In reply to the The Hon. R.A. Simms MLC (3 May 2023).

1. What is the government doing to support people living with disability when navigating the legal system?

2. Will the government implement the recommendation from the South Australian Law Reform Institute's report titled 'Providing a Voice to the Vulnerable: A Study of Communication Assistance in South Australia' that called on the government to provide a publicly funded service to be available to people with complex communication needs when interacting with the justice system?

The Hon. K.J. MAHER (Minister for Aboriginal Affairs, Attorney-General, Minister for Industrial Relations and Public Sector):

I have been advised:

1. My department provides National Legal Assistance Partnership 2020-25 (NLAP) funding to the Legal Services Commission of South Australia, the Aboriginal Legal Rights Movement and community legal centres for the provision of legal assistance services to key cohorts identified as national priority client groups under the NLAP, which includes people with a disability or mental illness.

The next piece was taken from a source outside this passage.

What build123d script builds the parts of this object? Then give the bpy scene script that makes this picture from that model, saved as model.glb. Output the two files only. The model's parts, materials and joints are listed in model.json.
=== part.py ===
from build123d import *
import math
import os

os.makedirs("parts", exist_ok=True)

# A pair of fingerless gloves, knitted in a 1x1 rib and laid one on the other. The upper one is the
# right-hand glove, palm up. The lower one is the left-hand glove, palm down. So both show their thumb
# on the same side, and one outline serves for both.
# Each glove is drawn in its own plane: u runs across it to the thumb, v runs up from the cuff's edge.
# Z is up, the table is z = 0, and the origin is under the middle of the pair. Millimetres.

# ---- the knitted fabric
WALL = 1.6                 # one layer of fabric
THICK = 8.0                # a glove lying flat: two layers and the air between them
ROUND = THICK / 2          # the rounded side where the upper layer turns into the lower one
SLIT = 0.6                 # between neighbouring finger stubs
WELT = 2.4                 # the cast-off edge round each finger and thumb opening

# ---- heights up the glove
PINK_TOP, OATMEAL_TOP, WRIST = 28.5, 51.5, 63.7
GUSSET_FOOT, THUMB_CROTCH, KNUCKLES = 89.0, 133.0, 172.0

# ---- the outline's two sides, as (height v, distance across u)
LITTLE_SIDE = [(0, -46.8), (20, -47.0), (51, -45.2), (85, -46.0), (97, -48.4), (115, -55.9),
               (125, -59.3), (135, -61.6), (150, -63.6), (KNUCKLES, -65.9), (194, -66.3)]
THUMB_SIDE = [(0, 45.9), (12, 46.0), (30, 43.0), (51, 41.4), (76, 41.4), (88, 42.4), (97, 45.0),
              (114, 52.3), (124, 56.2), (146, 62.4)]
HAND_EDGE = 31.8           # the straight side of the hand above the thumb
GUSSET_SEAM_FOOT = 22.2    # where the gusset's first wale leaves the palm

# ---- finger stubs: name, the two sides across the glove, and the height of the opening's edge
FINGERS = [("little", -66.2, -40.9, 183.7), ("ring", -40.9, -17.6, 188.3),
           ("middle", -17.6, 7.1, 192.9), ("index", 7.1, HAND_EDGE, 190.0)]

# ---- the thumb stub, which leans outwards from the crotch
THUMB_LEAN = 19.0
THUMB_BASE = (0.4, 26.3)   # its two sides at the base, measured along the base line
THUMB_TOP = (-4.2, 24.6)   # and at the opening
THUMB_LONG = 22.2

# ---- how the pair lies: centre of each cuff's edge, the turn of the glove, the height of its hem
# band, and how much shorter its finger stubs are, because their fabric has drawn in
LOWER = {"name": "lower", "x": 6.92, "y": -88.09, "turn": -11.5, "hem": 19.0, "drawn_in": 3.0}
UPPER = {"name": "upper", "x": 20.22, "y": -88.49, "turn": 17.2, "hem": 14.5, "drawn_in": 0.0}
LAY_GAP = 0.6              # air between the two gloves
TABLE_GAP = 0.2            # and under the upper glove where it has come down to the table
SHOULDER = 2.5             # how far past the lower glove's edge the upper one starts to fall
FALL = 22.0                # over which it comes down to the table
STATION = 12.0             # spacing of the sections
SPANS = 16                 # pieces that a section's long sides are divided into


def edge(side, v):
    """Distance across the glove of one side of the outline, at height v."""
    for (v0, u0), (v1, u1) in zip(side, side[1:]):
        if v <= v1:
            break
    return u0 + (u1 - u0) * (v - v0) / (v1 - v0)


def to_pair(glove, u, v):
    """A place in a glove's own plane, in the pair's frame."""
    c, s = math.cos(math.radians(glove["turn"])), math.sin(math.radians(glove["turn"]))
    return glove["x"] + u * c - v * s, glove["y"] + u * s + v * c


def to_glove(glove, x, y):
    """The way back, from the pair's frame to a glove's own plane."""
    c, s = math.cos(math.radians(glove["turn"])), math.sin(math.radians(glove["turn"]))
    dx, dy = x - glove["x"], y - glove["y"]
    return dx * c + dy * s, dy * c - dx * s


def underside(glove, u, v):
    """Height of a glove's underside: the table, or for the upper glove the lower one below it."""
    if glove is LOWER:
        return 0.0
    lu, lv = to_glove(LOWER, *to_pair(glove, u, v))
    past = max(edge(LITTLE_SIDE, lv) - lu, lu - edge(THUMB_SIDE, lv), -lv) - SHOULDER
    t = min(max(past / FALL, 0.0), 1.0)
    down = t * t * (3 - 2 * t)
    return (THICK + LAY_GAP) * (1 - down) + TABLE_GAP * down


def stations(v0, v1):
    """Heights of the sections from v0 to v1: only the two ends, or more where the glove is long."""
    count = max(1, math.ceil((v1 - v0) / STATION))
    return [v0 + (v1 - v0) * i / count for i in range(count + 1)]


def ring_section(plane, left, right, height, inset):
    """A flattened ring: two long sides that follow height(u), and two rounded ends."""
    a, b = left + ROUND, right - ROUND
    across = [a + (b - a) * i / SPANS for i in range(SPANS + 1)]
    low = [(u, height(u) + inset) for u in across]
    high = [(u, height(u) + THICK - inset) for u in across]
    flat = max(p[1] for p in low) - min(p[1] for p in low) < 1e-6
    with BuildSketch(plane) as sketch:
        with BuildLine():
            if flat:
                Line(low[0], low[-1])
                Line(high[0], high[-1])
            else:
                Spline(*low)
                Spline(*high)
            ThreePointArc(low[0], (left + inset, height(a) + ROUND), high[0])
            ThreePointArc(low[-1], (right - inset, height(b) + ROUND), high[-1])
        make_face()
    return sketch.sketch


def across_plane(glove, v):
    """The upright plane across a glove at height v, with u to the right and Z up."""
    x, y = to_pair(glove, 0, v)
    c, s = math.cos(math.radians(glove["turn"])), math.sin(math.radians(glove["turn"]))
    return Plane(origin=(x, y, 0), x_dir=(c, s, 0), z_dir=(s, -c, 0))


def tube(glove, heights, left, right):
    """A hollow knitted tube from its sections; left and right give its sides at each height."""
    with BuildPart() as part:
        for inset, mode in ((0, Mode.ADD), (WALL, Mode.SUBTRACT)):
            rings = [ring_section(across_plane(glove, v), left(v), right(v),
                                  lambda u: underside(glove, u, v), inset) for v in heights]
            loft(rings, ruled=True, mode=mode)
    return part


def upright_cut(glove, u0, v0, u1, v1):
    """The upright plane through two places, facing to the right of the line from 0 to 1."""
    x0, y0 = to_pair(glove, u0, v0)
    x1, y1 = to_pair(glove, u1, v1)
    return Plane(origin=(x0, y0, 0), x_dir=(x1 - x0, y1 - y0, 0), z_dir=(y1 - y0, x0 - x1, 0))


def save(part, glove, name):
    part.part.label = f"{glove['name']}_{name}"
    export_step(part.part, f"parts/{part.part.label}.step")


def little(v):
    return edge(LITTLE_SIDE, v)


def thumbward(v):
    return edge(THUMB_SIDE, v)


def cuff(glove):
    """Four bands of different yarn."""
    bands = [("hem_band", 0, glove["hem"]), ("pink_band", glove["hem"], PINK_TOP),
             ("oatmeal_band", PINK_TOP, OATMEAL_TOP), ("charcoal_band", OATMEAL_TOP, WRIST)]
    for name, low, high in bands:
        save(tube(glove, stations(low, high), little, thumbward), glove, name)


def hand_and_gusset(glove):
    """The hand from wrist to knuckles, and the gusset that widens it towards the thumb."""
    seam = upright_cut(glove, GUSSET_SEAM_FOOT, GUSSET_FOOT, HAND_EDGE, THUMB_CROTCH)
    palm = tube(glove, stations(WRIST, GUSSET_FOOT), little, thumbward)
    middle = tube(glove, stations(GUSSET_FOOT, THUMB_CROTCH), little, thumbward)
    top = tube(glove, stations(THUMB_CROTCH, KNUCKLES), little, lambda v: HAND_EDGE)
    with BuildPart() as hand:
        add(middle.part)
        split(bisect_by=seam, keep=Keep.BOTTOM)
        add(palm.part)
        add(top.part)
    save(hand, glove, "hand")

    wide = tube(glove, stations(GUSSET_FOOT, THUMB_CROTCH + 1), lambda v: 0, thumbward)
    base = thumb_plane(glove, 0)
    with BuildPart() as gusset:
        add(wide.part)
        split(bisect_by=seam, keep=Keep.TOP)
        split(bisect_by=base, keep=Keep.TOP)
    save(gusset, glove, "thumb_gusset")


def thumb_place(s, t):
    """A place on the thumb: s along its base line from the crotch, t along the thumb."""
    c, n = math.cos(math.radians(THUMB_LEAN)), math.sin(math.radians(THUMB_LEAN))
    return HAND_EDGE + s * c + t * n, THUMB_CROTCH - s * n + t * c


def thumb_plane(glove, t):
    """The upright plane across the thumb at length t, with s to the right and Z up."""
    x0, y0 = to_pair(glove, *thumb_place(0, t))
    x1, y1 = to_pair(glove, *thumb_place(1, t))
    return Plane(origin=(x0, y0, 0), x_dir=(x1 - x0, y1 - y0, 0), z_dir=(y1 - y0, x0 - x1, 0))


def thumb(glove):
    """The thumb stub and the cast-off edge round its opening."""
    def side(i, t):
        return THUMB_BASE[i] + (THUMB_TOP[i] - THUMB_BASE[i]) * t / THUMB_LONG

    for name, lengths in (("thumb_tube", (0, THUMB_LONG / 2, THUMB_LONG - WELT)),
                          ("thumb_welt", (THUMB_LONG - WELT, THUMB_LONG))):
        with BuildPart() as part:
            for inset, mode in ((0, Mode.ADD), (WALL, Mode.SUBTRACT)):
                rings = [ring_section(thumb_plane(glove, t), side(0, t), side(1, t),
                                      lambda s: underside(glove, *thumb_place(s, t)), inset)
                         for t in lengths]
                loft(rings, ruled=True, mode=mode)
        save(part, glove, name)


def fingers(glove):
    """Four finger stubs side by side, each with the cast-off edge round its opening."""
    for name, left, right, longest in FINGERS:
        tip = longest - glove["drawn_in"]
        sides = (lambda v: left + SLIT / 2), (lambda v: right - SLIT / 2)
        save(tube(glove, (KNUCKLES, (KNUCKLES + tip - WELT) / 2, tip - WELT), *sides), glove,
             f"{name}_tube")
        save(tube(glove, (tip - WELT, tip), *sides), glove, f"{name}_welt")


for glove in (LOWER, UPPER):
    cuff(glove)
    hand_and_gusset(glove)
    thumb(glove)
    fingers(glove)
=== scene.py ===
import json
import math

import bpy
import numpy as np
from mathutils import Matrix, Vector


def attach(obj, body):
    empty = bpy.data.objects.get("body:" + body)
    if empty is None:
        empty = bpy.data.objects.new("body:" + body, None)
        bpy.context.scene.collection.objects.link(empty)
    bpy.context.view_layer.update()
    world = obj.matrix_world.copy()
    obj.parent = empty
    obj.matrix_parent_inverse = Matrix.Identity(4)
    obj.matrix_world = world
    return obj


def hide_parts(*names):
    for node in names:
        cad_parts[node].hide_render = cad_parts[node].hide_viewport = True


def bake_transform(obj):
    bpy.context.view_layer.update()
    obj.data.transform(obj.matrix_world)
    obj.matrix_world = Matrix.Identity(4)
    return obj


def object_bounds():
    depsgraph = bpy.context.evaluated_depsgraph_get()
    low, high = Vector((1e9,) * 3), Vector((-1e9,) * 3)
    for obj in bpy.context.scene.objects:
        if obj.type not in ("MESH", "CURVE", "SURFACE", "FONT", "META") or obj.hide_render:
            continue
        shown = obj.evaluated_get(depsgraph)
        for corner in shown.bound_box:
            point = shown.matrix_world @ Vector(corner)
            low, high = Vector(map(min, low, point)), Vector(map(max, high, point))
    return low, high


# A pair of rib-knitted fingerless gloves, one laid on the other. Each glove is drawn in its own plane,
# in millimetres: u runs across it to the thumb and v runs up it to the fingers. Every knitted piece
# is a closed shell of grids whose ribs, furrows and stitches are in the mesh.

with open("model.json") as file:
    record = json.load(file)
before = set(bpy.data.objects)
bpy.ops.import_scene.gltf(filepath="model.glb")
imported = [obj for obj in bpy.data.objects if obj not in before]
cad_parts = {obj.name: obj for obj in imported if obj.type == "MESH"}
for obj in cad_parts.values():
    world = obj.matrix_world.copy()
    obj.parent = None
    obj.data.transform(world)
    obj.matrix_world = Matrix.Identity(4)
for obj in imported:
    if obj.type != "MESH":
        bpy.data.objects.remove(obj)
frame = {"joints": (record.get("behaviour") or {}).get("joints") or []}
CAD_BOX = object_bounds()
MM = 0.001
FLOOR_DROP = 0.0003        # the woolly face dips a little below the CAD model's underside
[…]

Specifically, the department provides (non-exhaustive):

NLAP funding to Uniting Communities Law Centre to deliver the Welfare Rights Service, which provides legal advice and representation to clients with social security matters, including those in the Administrative Appeals Tribunal (AAT). This includes matters relating to the disability support pension.

State funding to LSC to deliver the Disability Information and Legal Assistance (DILA) unit. The DILA unit provides specialist information and legal advice for South Australians with disability, including those with cognitive or mental impairment, their carers and advocates.

In addition to the services funded by the department, Uniting Communities receives state funding from the Department of Human Services to deliver the Disability Advocacy Service. The Disability Advocacy Service provides education and assistance to people trying to access the National Disability Insurance Scheme (NDIS) system or who are seeking reviews of their NDIS plans. The service also assists with appeals lodged in the AAT regarding a NDIS decision, or in the South Australian Civil and Administrative Tribunal regarding a guardianship order.

Further, there are several initiatives in place to support people with disability and complex communication needs to navigate and engage with the justice system. They include (non-exhaustive):

Vulnerable witness provisions are available to specified people, including people with a mental disability, to help make the experience of giving evidence in court less stressful. This could include giving evidence from a separate room (including via closed-circuit TV—CCTV), having a court support volunteer present or having a canine court companion to accompany the witness while giving evidence.

The Office of the Director of Public Prosecutions' Witness Assistance Officers and Victim Support Services' volunteer Court Companions are available to provide trauma-informed support for victims who may need assistance to participate in the prosecution process, including those with a disability. This may also involve assisting victims to understand information about legal rights and processes and providing practical support so that they can participate in the criminal justice system to the best of their ability and can access appropriate community-based support services.

Canine Court Companions are also available to reduce the stress and anxiety of vulnerable victims and prosecution witnesses. Court Companions is a joint initiative between the Office of the Director of Public Prosecutions and Guide Dogs SA/NT.

2. Ensuring that people with complex communication needs can access the justice system is of the utmost importance to the government and is an ongoing consideration.

The communication partner service is currently provided by qualified communication specialists whereby a person with complex communication needs is entitled to receive communication assistance for support with speech, language and communication needs to facilitate communication with the justice system, including police, criminal defence lawyers, courts or prosecution services.

The government will continue to monitor the impact of the available range of communication assistance strategies to ensure they are operating as effectively as possible.